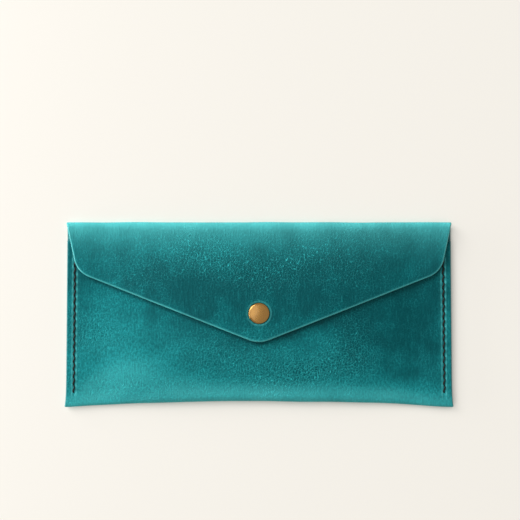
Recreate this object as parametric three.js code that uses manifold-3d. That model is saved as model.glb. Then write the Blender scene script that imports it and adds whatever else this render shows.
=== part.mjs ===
import * as THREE from "three";
import { mergeVertices } from "three/addons/utils/BufferGeometryUtils.js";
import Module from "manifold-3d";

// A long envelope wallet, folded from one skin of leather and stitched down both sides.
// It lies on its back, as it comes to rest on a table. All sizes are in millimetres.
// +X runs along the wallet, +Y from the bottom fold to the top fold, +Z out of its front.
// The origin is under the middle of the wallet, on the surface that it lies on.

// The skin and the outline of the closed wallet
const leather = 1.3;
const walletWidth = 200;
const walletHeight = 95;
const mouthBelowTop = 9.5;
const bottomRise = 3;
const sideTaper = 0.8;
const cornerFlare = 0.8;
const cornerFlareLength = 4;
const foldFlare = 0.4;
const foldFlareLength = 3;

// How far the pocket is filled out, and what that does to its panels
const pocketDepth = 6;
const bottomShare = 0.6;
const mouthShare = 0.76;
const deepestPlace = 0.4;
const pinchedShare = 0.95;
const layerGap = 0.2;
const seamLift = 1.1;
const liftStart = 0.78;

// The flap, as seen from the front
const flapLength = 62.3;
const flapSideLength = 25.6;
const flapSideTaper = 5.4;
const flapCornerRadius = 12.4;
const flapTipRadius = 14;
const flapHover = 1.2;
const hingeGap = 0.3;
const flapOpensTo = 155;

// The saddle stitching
const threadRadius = 0.35;
const crossingRadius = 0.3;
const stitchPitch = 3.8;
const stitchCount = 20;
const seamMargin = 3.6;
const seamAboveBottom = 7.4;
const stitchSlant = 0.25;
const stitchCrown = 0.22;
const stitchDip = 0.9;
const grooveDepth = 0.5;
const threadClearance = 0.2;

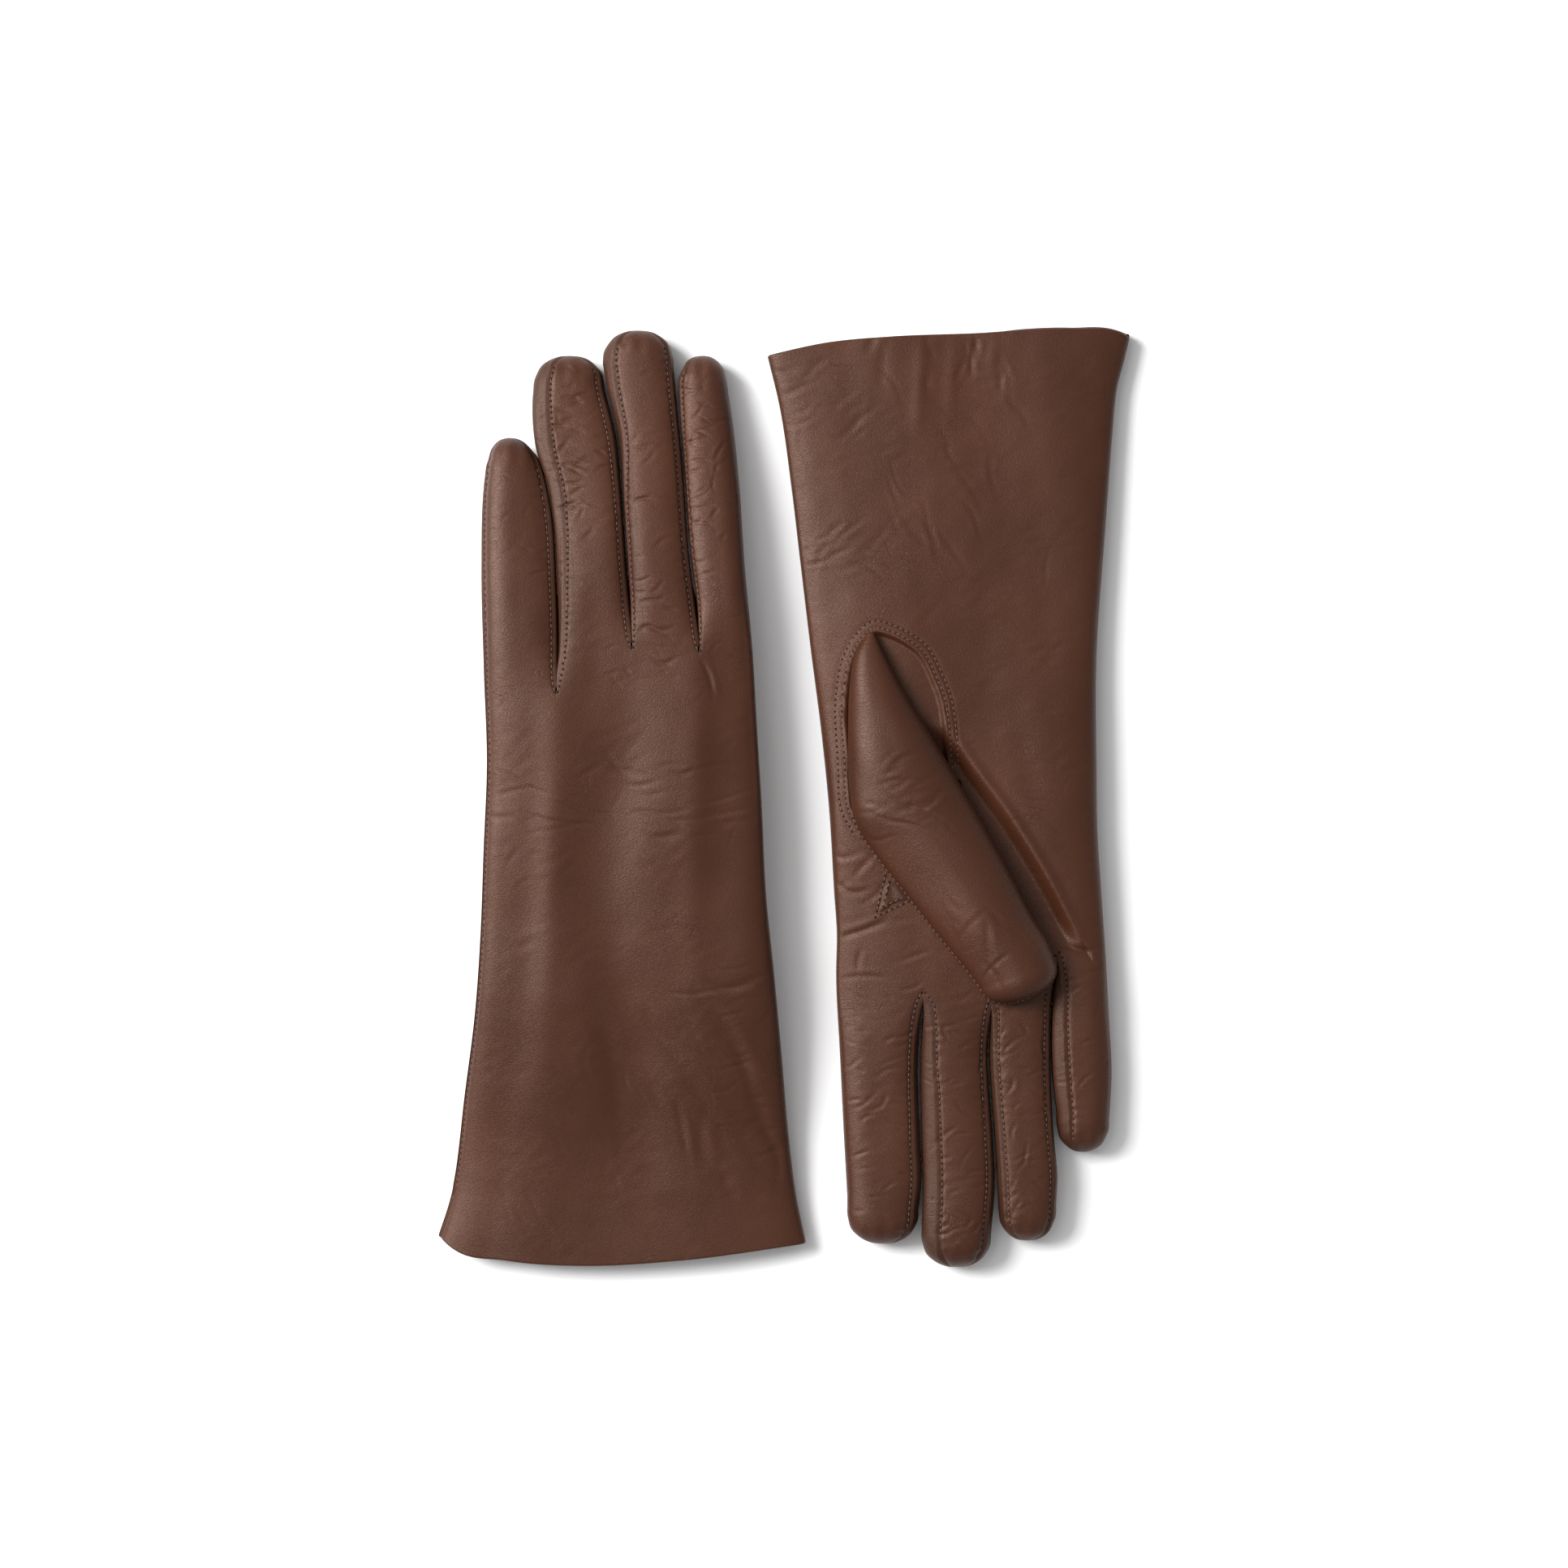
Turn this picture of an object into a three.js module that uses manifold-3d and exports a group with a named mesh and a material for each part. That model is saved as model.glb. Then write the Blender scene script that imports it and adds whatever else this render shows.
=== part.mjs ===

--------------------------------------------------

Write out a verbatim copy of the data, beginning with its first line and ending with the line that contains "it lies on.".

● **Solution for this problem**:
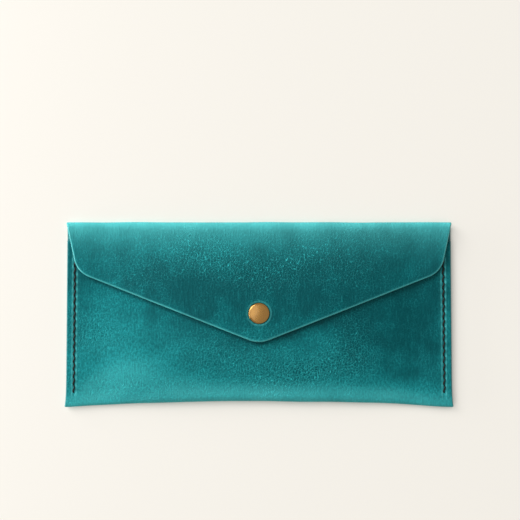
Recreate this object as parametric three.js code that uses manifold-3d. That model is saved as model.glb. Then write the Blender scene script that imports it and adds whatever else this render shows.
=== part.mjs ===
import * as THREE from "three";
import { mergeVertices } from "three/addons/utils/BufferGeometryUtils.js";
import Module from "manifold-3d";

// A long envelope wallet, folded from one skin of leather and stitched down both sides.
// It lies on its back, as it comes to rest on a table. All sizes are in millimetres.
// +X runs along the wallet, +Y from the bottom fold to the top fold, +Z out of its front.
// The origin is under the middle of the wallet, on the surface that it lies on.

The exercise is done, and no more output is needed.